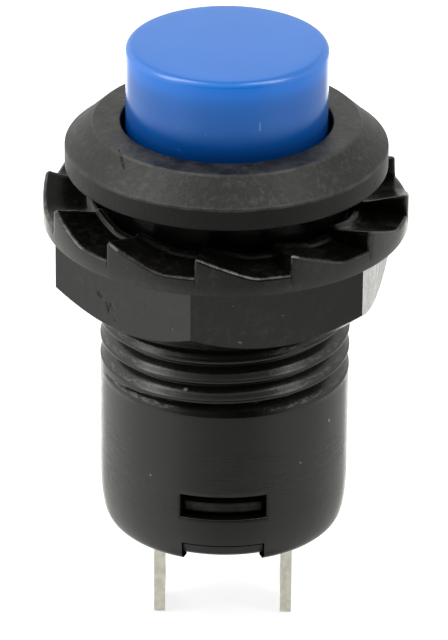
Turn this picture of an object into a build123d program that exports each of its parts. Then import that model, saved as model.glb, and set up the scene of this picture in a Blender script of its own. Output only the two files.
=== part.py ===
from build123d import *
import math
import os

# ---------------------------------------------------------------------------
# Latching push button switch for a 12 mm panel hole.
# Frame: +Z towards the button, axis on X = Y = 0, Z = 0 on the underside of the
# bezel flange (the panel's outer face). -Y is the side with the latch pin.
# All dimensions in millimetres.
# ---------------------------------------------------------------------------

# bezel and barrel
BEZEL_R = 7.56            # flange radius
BEZEL_RIM_TOP = 1.02      # top of the vertical rim
BEZEL_LAND_R = 6.26       # outer edge of the flat land round the button
BEZEL_TOP = 2.25          # height of the land
BUTTON_HOLE_R = 4.95      # hole the cap travels in
BARREL_R = 5.92           # M12 x 1 thread crests
BARREL_END = -10.35       # end of the thread
BODY_R = 5.91             # plain lower body
BODY_TAPER = [(5.90, -16.20), (5.87, -16.80), (5.81, -17.36), (5.68, -17.90), (5.53, -18.17), (5.36, -18.30)]
BODY_END = -18.30         # rim of the lower body
BASE_END = -18.0          # underside of the base, slightly sunk in the rim
MECH_R = 4.50             # mechanism chamber
MECH_TOP = -4.60
WEB_TOP = -2.60           # guide web between the button recess and the chamber
BASE_SEAT_R = 4.95        # socket for the terminal base
BASE_SEAT_Z = -14.30
GUIDE_SQ = 4.20           # square guide hole for the stem

# snap windows (front and back) and key notches in the lower body
WINDOW_W = 4.10
WINDOW_Z0, WINDOW_Z1 = -15.82, -14.63
NOTCH_W = 3.90
NOTCH_Z = -17.24

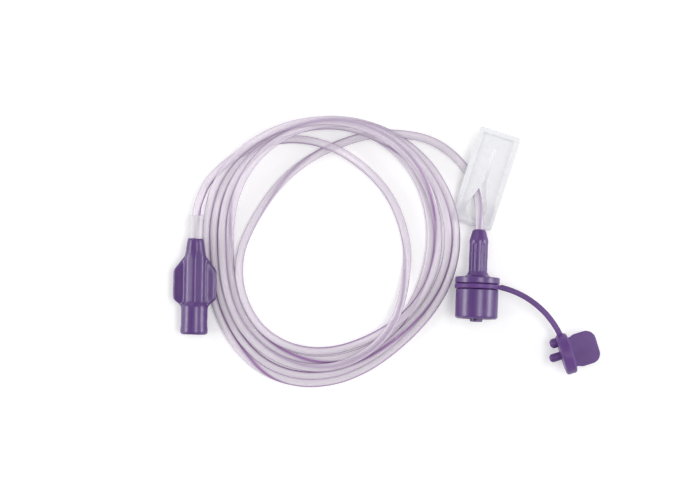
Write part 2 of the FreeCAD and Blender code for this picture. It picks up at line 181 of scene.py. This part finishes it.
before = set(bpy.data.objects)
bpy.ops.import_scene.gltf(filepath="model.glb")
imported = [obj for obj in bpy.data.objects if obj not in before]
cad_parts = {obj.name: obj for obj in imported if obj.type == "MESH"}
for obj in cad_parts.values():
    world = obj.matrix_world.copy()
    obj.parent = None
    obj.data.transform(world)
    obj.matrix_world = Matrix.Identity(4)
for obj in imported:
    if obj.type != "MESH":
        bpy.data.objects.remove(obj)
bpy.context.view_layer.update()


def smooth_curve(places, values):
    """Natural cubic spline through values at rising places, as a function of the place."""
    count = len(places)
    gaps = [b - a for a, b in zip(places, places[1:])]
    slopes = [(b - a) / gap for a, b, gap in zip(values, values[1:], gaps)]
    system = numpy.eye(count)
    bends = numpy.zeros(count)
    for i in range(1, count - 1):
        system[i, i - 1:i + 2] = gaps[i - 1], 2 * (gaps[i - 1] + gaps[i]), gaps[i]
        bends[i] = 6 * (slopes[i] - slopes[i - 1])
    bends = numpy.linalg.solve(system, bends)

    def at(place):
        i = min(max(bisect(places, place) - 1, 0), count - 2)
        gap, past, left = gaps[i], place - places[i], places[i + 1] - place
        curved = (bends[i] * left ** 3 + bends[i + 1] * past ** 3) / (6 * gap)
        start = values[i] / gap - bends[i] * gap / 6
        end = values[i + 1] / gap - bends[i + 1] * gap / 6
        return float(curved + start * left + end * past)

    return at


def coil_radii():
    """Radii of the coil's control points, to a tenth of a millimetre.

    They lie off the curve, so they are moved until the tube's quadratic spline passes
    through the radii that were read.
    """
    readings = sorted(COIL_READINGS)
    radius_at = smooth_curve([angle for angle, _ in readings], [radius for _, radius in readings])
    step = 360.0 / STEPS_PER_TURN
    wanted = [radius_at(COIL_START - i * step) for i in range(COIL_POINTS)]
    beside = SPLINE_SIDE * math.cos(math.radians(step))
    control = list(wanted)
    for _ in range(FIT_ROUNDS):
        back = control[:1] + control[:-1]
        ahead = control[1:] + control[-1:]
        control = [
            c + FIT_SHARE * (w - SPLINE_OWN * c - beside * (b + a))
            for c, w, b, a in zip(control, wanted, back, ahead)
        ]
    return [round(radius * MM_PER_PIXEL, 1) * MM for radius in control]


def clamp_floor(x, y):
    """Lowest height of the tube's middle over the clamp's swept corner."""
    dx, dy = x - CLAMP_CORNER[0], y - CLAMP_CORNER[1]
    inside = dx * CLAMP_EDGE[1] - dy * CLAMP_EDGE[0]
    up = dx * CLAMP_EDGE[0] + dy * CLAMP_EDGE[1]
    if inside < -TUBE_REST - CLAMP_GAP or up < -2 * TUBE_D:
        return TUBE_REST
    return CLAMP_TOP + CLAMP_SLOPE * max(up, 0.0) + CLAMP_GAP + TUBE_REST


def lift(gap):
    """How far one turn lies above another at that sideways gap, or None if beside it."""
    reach = TUBE_D * SQUEEZE
    if gap >= reach:
        return None
    return math.sqrt(reach * reach - gap * gap)


def layer(i):
    """Which layer of the pile a control point of the coil is in."""
    return -1 if i < LEAD_STEPS else LAYERS[i // STEPS_PER_TURN]


def crossing_gap(radii, i, j):
    """Least sideways gap of two turns within half a step of a control point."""
    last = len(radii) - 1
    gaps = []
    for side in (-1, 0, 1):
        a = radii[min(max(i + side, 0), last)]
        b = radii[min(max(j + side, 0), last)]
        gaps.append(a - b)
    halves = ((gaps[0] + gaps[1]) / 2, gaps[1], (gaps[1] + gaps[2]) / 2)
    if min(halves) < 0 < max(halves):
        return 0.0
    return min(abs(g) for g in halves)


def settle(radii, floors, start_height, end_height):
    """Heights of the turns' control points, each turn resting on those laid under it."""
    count = len(radii)
    below = [[] for _ in range(count)]
    for i in range(count):
        for j in range(i % STEPS_PER_TURN, count, STEPS_PER_TURN):
            rise = lift(crossing_gap(radii, i, j))
            if rise is not None and layer(j) < layer(i):
                below[i].append((j, rise))
    heights = list(floors)
    for _ in range(SETTLE_ROUNDS):
        for i in range(count):
            back = heights[i - 1] if i else start_height
            ahead = heights[i + 1] if i + 1 < count else end_height
            rest = max([floors[i]] + [heights[j] + rise for j, rise in below[i]])
            heights[i] = max(rest, (back + ahead) / 2 - SAG)
    return heights


def tube_route():
    """Control points of the whole tube."""
    radii = coil_radii()
    places, floors = [], []
    for i, radius in enumerate(radii):
        angle = math.radians(COIL_START - i * 360.0 / STEPS_PER_TURN)
        x = COIL_CENTRE[0] + radius * math.cos(angle)
        y = COIL_CENTRE[1] + radius * math.sin(angle)
        places.append((x, y))
        floors.append(clamp_floor(x, y))
    heights = settle(radii, floors, LEAD_POINTS[-1][2], TAIL_POINTS[0][2])
    coil = [(x, y, z) for (x, y), z in zip(places, heights)]
    return list(LEAD_POINTS) + coil + list(TAIL_POINTS)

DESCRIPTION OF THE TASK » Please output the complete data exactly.

ANSWER TO THE TASK »
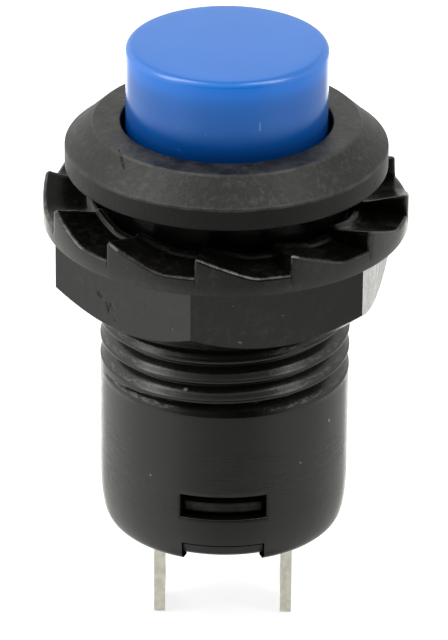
Turn this picture of an object into a build123d program that exports each of its parts. Then import that model, saved as model.glb, and set up the scene of this picture in a Blender script of its own. Output only the two files.
=== part.py ===
from build123d import *
import math
import os

# ---------------------------------------------------------------------------
# Latching push button switch for a 12 mm panel hole.
# Frame: +Z towards the button, axis on X = Y = 0, Z = 0 on the underside of the
# bezel flange (the panel's outer face). -Y is the side with the latch pin.
# All dimensions in millimetres.
# ---------------------------------------------------------------------------

# bezel and barrel
BEZEL_R = 7.56            # flange radius
BEZEL_RIM_TOP = 1.02      # top of the vertical rim
BEZEL_LAND_R = 6.26       # outer edge of the flat land round the button
BEZEL_TOP = 2.25          # height of the land
BUTTON_HOLE_R = 4.95      # hole the cap travels in
BARREL_R = 5.92           # M12 x 1 thread crests
BARREL_END = -10.35       # end of the thread
BODY_R = 5.91             # plain lower body
BODY_TAPER = [(5.90, -16.20), (5.87, -16.80), (5.81, -17.36), (5.68, -17.90), (5.53, -18.17), (5.36, -18.30)]
BODY_END = -18.30         # rim of the lower body
BASE_END = -18.0          # underside of the base, slightly sunk in the rim
MECH_R = 4.50             # mechanism chamber
MECH_TOP = -4.60
WEB_TOP = -2.60           # guide web between the button recess and the chamber
BASE_SEAT_R = 4.95        # socket for the terminal base
BASE_SEAT_Z = -14.30
GUIDE_SQ = 4.20           # square guide hole for the stem

# snap windows (front and back) and key notches in the lower body
WINDOW_W = 4.10
WINDOW_Z0, WINDOW_Z1 = -15.82, -14.63
NOTCH_W = 3.90
NOTCH_Z = -17.24

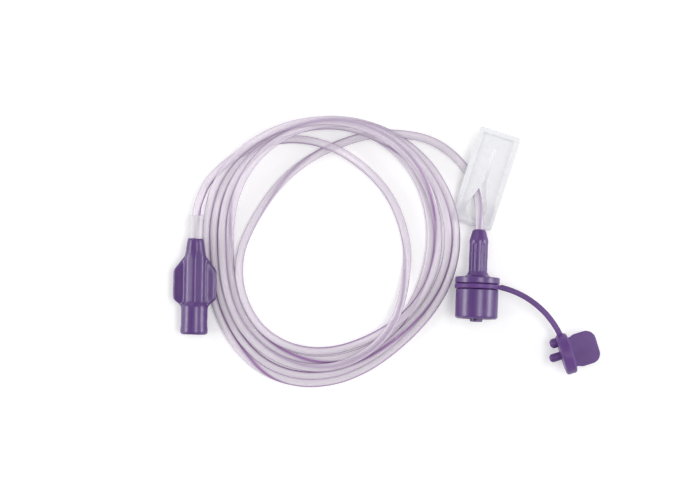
Write part 2 of the FreeCAD and Blender code for this picture. It picks up at line 181 of scene.py. This part finishes it.
before = set(bpy.data.objects)
bpy.ops.import_scene.gltf(filepath="model.glb")
imported = [obj for obj in bpy.data.objects if obj not in before]
cad_parts = {obj.name: obj for obj in imported if obj.type == "MESH"}
for obj in cad_parts.values():
    world = obj.matrix_world.copy()
    obj.parent = None
    obj.data.transform(world)
    obj.matrix_world = Matrix.Identity(4)
for obj in imported:
    if obj.type != "MESH":
        bpy.data.objects.remove(obj)
bpy.context.view_layer.update()


def smooth_curve(places, values):
    """Natural cubic spline through values at rising places, as a function of the place."""
    count = len(places)
    gaps = [b - a for a, b in zip(places, places[1:])]
    slopes = [(b - a) / gap for a, b, gap in zip(values, values[1:], gaps)]
    system = numpy.eye(count)
    bends = numpy.zeros(count)
    for i in range(1, count - 1):
        system[i, i - 1:i + 2] = gaps[i - 1], 2 * (gaps[i - 1] + gaps[i]), gaps[i]
        bends[i] = 6 * (slopes[i] - slopes[i - 1])
    bends = numpy.linalg.solve(system, bends)

    def at(place):
        i = min(max(bisect(places, place) - 1, 0), count - 2)
        gap, past, left = gaps[i], place - places[i], places[i + 1] - place
        curved = (bends[i] * left ** 3 + bends[i + 1] * past ** 3) / (6 * gap)
        start = values[i] / gap - bends[i] * gap / 6
        end = values[i + 1] / gap - bends[i + 1] * gap / 6
        return float(curved + start * left + end * past)

    return at


def coil_radii():
    """Radii of the coil's control points, to a tenth of a millimetre.

    They lie off the curve, so they are moved until the tube's quadratic spline passes
    through the radii that were read.
    """
    readings = sorted(COIL_READINGS)
    radius_at = smooth_curve([angle for angle, _ in readings], [radius for _, radius in readings])
    step = 360.0 / STEPS_PER_TURN
    wanted = [radius_at(COIL_START - i * step) for i in range(COIL_POINTS)]
    beside = SPLINE_SIDE * math.cos(math.radians(step))
    control = list(wanted)
    for _ in range(FIT_ROUNDS):
        back = control[:1] + control[:-1]
        ahead = control[1:] + control[-1:]
        control = [
            c + FIT_SHARE * (w - SPLINE_OWN * c - beside * (b + a))
            for c, w, b, a in zip(control, wanted, back, ahead)
        ]
    return [round(radius * MM_PER_PIXEL, 1) * MM for radius in control]


def clamp_floor(x, y):
    """Lowest height of the tube's middle over the clamp's swept corner."""
    dx, dy = x - CLAMP_CORNER[0], y - CLAMP_CORNER[1]
    inside = dx * CLAMP_EDGE[1] - dy * CLAMP_EDGE[0]
    up = dx * CLAMP_EDGE[0] + dy * CLAMP_EDGE[1]
    if inside < -TUBE_REST - CLAMP_GAP or up < -2 * TUBE_D:
        return TUBE_REST
    return CLAMP_TOP + CLAMP_SLOPE * max(up, 0.0) + CLAMP_GAP + TUBE_REST


def lift(gap):
    """How far one turn lies above another at that sideways gap, or None if beside it."""
    reach = TUBE_D * SQUEEZE
    if gap >= reach:
        return None
    return math.sqrt(reach * reach - gap * gap)


def layer(i):
    """Which layer of the pile a control point of the coil is in."""
    return -1 if i < LEAD_STEPS else LAYERS[i // STEPS_PER_TURN]


def crossing_gap(radii, i, j):
    """Least sideways gap of two turns within half a step of a control point."""
    last = len(radii) - 1
    gaps = []
    for side in (-1, 0, 1):
        a = radii[min(max(i + side, 0), last)]
        b = radii[min(max(j + side, 0), last)]
        gaps.append(a - b)
    halves = ((gaps[0] + gaps[1]) / 2, gaps[1], (gaps[1] + gaps[2]) / 2)
    if min(halves) < 0 < max(halves):
        return 0.0
    return min(abs(g) for g in halves)


def settle(radii, floors, start_height, end_height):
    """Heights of the turns' control points, each turn resting on those laid under it."""
    count = len(radii)
    below = [[] for _ in range(count)]
    for i in range(count):
        for j in range(i % STEPS_PER_TURN, count, STEPS_PER_TURN):
            rise = lift(crossing_gap(radii, i, j))
            if rise is not None and layer(j) < layer(i):
                below[i].append((j, rise))
    heights = list(floors)
    for _ in range(SETTLE_ROUNDS):
        for i in range(count):
            back = heights[i - 1] if i else start_height
            ahead = heights[i + 1] if i + 1 < count else end_height
            rest = max([floors[i]] + [heights[j] + rise for j, rise in below[i]])
            heights[i] = max(rest, (back + ahead) / 2 - SAG)
    return heights


def tube_route():
    """Control points of the whole tube."""
    radii = coil_radii()
    places, floors = [], []
    for i, radius in enumerate(radii):
        angle = math.radians(COIL_START - i * 360.0 / STEPS_PER_TURN)
        x = COIL_CENTRE[0] + radius * math.cos(angle)
        y = COIL_CENTRE[1] + radius * math.sin(angle)
        places.append((x, y))
        floors.append(clamp_floor(x, y))
    heights = settle(radii, floors, LEAD_POINTS[-1][2], TAIL_POINTS[0][2])
    coil = [(x, y, z) for (x, y), z in zip(places, heights)]
    return list(LEAD_POINTS) + coil + list(TAIL_POINTS)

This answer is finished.